Once a system is back online, analysts will have to validate the entire system.

Challenges in validating buffer quality

Degradation, drifting base, and peak tailing in chroma peaks can offer insights into what aspects need adjustment. Overlapping peaks can indicate a loss of resolution. Analysts can use this information to increase column length, decrease particle size, adjust the temperature of the solution, and more. If the RT shifts, there may be an increase of back-pressure in the column from contamination or a clogged frit.

If a bad buffer has been used, the instrument must be tested and checked for trapped air or air bubbles. Leaks must be identified, and the system must maintain constant pressure. This process can take 15-20 minutes.

Next, a set of visual inspections are needed to confirm precipitation, color, and turbidity. Buffer density must be tested too.

Once these steps are done, analysts must verify lot numbers on specific chemicals to detect potential issues with an entire batch of chemicals being used.

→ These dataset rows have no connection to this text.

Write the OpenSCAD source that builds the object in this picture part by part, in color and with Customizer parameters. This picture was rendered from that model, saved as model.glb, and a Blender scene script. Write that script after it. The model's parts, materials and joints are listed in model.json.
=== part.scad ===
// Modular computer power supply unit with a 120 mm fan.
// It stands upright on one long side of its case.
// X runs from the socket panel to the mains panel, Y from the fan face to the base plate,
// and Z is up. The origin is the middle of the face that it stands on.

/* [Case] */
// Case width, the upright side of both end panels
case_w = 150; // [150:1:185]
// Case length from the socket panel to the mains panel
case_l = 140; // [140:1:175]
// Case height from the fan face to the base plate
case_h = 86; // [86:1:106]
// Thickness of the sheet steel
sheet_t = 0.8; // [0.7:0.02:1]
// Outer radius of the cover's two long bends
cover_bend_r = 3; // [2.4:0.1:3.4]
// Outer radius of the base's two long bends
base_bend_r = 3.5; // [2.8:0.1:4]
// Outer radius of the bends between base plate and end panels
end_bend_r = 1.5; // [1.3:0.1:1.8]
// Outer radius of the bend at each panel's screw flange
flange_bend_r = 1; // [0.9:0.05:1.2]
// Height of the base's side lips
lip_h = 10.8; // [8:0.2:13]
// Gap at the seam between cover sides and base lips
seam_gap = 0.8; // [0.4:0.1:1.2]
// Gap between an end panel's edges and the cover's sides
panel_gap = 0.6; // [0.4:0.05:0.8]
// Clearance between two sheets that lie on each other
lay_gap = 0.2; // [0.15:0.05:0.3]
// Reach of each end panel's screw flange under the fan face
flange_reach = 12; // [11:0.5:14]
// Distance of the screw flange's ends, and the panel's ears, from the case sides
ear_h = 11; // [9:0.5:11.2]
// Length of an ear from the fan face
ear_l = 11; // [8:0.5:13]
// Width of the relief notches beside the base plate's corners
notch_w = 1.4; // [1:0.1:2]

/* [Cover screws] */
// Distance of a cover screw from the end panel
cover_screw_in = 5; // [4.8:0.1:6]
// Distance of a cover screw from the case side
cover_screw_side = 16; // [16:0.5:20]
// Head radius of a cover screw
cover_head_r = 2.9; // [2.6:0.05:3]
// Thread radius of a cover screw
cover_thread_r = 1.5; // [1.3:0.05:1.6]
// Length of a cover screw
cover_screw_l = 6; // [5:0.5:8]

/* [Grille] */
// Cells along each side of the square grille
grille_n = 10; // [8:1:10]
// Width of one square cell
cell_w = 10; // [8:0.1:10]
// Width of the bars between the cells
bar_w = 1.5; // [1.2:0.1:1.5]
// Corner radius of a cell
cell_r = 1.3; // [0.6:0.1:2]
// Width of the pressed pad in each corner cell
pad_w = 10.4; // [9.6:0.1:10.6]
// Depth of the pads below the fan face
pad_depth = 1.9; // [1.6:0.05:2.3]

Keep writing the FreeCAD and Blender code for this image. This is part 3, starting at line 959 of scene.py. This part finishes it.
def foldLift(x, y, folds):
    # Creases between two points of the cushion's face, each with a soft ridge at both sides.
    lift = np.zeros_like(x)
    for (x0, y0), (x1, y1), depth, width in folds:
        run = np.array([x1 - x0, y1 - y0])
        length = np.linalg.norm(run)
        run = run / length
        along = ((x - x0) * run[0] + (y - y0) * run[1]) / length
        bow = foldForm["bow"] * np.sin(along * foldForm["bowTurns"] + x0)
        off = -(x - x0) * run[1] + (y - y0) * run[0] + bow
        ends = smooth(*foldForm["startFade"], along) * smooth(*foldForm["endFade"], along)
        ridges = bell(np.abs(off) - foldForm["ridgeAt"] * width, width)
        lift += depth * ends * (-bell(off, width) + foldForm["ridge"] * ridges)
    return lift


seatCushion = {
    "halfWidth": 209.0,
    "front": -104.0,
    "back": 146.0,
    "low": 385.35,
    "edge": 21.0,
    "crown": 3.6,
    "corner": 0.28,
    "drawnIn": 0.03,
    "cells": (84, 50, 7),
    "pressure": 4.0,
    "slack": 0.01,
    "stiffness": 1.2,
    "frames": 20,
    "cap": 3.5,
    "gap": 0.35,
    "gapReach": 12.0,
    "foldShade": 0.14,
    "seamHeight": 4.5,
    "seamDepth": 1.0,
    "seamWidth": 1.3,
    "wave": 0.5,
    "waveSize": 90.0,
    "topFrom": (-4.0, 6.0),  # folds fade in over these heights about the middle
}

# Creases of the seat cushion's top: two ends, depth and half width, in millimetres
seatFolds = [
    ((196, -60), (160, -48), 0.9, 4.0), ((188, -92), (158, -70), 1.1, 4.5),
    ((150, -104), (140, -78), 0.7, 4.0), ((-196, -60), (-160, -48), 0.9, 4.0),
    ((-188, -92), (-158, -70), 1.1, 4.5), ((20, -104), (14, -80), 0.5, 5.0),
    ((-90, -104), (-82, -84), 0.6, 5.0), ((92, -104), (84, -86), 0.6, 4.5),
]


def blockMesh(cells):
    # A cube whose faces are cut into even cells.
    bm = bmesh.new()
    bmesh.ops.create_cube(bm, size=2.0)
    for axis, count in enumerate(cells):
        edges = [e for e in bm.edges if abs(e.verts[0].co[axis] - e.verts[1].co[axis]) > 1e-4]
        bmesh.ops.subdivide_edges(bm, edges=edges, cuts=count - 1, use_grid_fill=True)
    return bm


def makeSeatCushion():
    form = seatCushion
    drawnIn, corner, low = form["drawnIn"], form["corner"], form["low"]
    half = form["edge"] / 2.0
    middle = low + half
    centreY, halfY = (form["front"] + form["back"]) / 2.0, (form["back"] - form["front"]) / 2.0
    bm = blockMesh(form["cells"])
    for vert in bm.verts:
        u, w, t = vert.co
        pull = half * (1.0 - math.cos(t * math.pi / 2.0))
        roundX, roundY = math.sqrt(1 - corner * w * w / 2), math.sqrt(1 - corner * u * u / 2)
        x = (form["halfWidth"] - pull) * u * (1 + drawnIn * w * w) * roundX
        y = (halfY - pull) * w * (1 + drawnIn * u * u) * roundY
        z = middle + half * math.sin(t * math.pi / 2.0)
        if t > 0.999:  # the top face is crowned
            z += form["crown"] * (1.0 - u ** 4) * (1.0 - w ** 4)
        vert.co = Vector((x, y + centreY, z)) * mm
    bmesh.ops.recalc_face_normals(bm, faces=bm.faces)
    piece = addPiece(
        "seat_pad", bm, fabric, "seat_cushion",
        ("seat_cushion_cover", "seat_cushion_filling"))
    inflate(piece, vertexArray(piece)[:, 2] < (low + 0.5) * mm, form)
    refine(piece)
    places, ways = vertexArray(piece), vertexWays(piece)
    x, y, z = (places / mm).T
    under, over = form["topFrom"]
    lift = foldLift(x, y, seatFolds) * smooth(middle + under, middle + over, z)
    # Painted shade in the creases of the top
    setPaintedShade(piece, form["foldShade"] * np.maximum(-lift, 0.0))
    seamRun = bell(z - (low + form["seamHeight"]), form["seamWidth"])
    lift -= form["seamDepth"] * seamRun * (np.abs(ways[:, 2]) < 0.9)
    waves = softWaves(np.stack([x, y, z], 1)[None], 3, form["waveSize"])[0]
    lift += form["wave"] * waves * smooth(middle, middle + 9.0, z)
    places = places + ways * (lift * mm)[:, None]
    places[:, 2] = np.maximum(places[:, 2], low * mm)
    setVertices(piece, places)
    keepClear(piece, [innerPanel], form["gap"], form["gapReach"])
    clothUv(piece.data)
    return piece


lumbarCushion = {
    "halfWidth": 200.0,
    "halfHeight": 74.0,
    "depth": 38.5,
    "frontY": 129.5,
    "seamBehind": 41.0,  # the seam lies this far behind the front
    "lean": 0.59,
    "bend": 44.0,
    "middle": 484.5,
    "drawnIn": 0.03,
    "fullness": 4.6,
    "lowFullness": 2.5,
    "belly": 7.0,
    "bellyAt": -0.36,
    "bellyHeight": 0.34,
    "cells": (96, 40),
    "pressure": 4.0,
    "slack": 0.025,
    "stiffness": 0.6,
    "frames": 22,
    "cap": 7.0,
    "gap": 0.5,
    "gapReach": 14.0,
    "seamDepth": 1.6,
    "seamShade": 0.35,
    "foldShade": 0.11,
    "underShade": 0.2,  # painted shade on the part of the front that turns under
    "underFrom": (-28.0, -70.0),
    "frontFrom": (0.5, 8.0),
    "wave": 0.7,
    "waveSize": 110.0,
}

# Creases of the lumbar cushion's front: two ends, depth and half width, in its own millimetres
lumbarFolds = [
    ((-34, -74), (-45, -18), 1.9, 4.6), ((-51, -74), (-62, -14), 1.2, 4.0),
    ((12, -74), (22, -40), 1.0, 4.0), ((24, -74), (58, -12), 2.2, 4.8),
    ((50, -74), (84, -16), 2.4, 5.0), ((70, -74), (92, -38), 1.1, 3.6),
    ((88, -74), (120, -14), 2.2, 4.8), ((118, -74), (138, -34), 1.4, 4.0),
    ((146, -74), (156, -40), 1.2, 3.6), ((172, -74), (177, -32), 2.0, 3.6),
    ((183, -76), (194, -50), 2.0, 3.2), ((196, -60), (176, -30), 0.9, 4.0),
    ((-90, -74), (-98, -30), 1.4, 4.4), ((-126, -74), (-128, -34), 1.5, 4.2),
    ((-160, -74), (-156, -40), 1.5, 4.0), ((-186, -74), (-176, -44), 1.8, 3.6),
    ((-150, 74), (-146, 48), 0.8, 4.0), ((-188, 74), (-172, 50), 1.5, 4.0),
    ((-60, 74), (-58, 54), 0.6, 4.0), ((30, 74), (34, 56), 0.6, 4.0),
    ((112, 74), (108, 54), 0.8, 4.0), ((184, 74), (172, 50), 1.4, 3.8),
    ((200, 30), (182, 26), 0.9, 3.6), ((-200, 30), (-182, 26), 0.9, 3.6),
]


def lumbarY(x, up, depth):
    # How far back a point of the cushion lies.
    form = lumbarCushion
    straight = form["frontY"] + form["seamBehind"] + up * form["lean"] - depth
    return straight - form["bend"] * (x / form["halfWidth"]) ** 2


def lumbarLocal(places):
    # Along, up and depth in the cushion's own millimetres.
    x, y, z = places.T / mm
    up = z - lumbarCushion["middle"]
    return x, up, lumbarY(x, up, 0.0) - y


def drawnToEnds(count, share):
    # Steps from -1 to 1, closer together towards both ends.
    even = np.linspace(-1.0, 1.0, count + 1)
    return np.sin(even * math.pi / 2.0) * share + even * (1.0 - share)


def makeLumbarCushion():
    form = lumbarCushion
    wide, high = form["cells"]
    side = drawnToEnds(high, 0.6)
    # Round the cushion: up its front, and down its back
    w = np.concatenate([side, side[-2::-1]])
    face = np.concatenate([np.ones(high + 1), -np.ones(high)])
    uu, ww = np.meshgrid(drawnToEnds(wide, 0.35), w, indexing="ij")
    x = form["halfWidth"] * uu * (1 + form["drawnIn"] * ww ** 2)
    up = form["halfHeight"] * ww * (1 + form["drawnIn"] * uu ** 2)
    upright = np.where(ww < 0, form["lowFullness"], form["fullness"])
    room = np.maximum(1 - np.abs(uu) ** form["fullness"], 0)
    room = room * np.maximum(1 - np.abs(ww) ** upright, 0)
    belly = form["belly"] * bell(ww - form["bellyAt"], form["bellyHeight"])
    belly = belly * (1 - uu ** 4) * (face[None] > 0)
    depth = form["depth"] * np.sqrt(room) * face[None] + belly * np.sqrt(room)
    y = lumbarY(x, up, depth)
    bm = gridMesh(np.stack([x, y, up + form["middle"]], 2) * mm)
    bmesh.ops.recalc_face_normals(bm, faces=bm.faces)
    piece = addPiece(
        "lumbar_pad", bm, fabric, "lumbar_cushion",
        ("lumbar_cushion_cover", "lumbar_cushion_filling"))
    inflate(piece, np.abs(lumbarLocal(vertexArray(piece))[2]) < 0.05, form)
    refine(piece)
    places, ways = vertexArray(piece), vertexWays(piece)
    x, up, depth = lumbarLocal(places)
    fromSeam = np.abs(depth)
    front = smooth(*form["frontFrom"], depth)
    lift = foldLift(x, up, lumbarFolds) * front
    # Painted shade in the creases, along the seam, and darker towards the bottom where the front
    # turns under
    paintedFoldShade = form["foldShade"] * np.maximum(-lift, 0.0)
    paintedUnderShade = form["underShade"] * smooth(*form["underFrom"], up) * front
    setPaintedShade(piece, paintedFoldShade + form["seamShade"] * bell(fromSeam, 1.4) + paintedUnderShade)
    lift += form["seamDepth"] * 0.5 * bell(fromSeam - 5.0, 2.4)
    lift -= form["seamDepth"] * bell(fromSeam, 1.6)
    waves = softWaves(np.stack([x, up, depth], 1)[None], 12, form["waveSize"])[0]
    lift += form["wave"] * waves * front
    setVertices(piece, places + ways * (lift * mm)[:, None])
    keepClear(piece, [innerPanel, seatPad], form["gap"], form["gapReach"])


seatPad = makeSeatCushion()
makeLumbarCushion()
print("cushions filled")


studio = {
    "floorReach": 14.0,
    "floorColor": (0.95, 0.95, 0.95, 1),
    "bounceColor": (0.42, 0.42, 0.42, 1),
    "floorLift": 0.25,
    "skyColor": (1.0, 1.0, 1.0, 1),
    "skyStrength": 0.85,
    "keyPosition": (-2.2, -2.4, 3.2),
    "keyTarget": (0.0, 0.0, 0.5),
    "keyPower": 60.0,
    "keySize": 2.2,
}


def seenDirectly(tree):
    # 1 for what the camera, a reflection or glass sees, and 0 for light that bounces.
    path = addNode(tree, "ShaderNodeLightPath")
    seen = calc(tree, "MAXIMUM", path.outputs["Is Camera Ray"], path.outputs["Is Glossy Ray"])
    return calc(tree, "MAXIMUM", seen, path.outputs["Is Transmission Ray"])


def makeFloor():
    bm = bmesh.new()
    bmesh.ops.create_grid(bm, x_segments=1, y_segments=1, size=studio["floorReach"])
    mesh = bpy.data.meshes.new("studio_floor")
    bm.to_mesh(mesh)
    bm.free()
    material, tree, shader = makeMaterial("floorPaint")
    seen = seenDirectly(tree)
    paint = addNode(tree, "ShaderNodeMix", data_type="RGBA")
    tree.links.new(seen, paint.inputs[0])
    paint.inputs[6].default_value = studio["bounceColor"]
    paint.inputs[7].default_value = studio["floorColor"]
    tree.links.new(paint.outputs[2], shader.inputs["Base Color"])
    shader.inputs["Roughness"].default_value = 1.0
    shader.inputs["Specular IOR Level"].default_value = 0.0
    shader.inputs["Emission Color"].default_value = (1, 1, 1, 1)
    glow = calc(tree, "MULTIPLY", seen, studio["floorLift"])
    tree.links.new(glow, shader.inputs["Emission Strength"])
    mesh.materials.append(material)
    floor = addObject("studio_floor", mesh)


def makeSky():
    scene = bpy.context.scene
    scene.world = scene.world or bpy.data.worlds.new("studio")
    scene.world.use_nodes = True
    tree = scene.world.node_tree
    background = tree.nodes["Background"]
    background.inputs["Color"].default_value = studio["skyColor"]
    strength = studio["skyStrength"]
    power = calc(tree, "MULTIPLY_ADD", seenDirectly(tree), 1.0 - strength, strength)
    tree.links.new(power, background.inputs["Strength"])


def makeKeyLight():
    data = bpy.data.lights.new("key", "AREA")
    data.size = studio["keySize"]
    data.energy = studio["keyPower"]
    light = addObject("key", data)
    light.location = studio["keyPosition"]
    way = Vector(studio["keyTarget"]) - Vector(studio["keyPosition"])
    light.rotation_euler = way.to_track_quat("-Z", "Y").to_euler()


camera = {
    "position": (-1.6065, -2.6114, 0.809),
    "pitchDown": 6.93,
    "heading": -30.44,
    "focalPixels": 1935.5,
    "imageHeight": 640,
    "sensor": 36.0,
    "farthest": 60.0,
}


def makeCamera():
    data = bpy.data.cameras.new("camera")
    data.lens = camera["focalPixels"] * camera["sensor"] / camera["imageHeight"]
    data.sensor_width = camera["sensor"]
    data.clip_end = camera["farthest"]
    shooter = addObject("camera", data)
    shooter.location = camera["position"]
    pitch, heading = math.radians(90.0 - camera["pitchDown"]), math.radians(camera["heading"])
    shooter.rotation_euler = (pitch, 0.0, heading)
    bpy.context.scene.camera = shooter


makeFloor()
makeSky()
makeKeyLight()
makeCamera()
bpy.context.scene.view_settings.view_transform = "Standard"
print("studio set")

For UPLC (Ultra  Performance Liquid Chromatography) or LCMS (Liquid Chromatography-Mass Spectrometry), buffers should use ultra-pure chemicals.

Checking for buffer quality and the accurate functioning of the chromatography instrument can be cumbersome but it is critical.

Since many aspects of the buffer validation and QC process are manual, they rely on the skill and meticulousness of each team member conducting the test. There is no detailed end-to-end visibility or control of the entire process.

Automated reagent preparation offers quality and efficiency

Fortunately, the entire solution preparation workflow can be automated. Simple, automated reagent preparation solutions like Revo from LabMinds can help eliminate the risk, errors, stress, costs, and delays from the use of bad buffers. Powders and liquids are automatically mixed to create the perfect buffer formulation. Reagents can be prepared ahead of time, even before the team walks through the door.

The entire process reduces the risk of human error with quantities and types of chemicals being used. Chemical containers are bar-coded to prevent mix-ups. Solution creation and expiry dates are imported into ELN and LIMS and printed on the solution labels.

Additionally, the cloud-based platform means the Revo can be operated remotely. With digital inventory tracking and management, teams can automatically track expiration dates and reorder what they need, when they need it. This offers the flexibility to plan in-lab time effectively.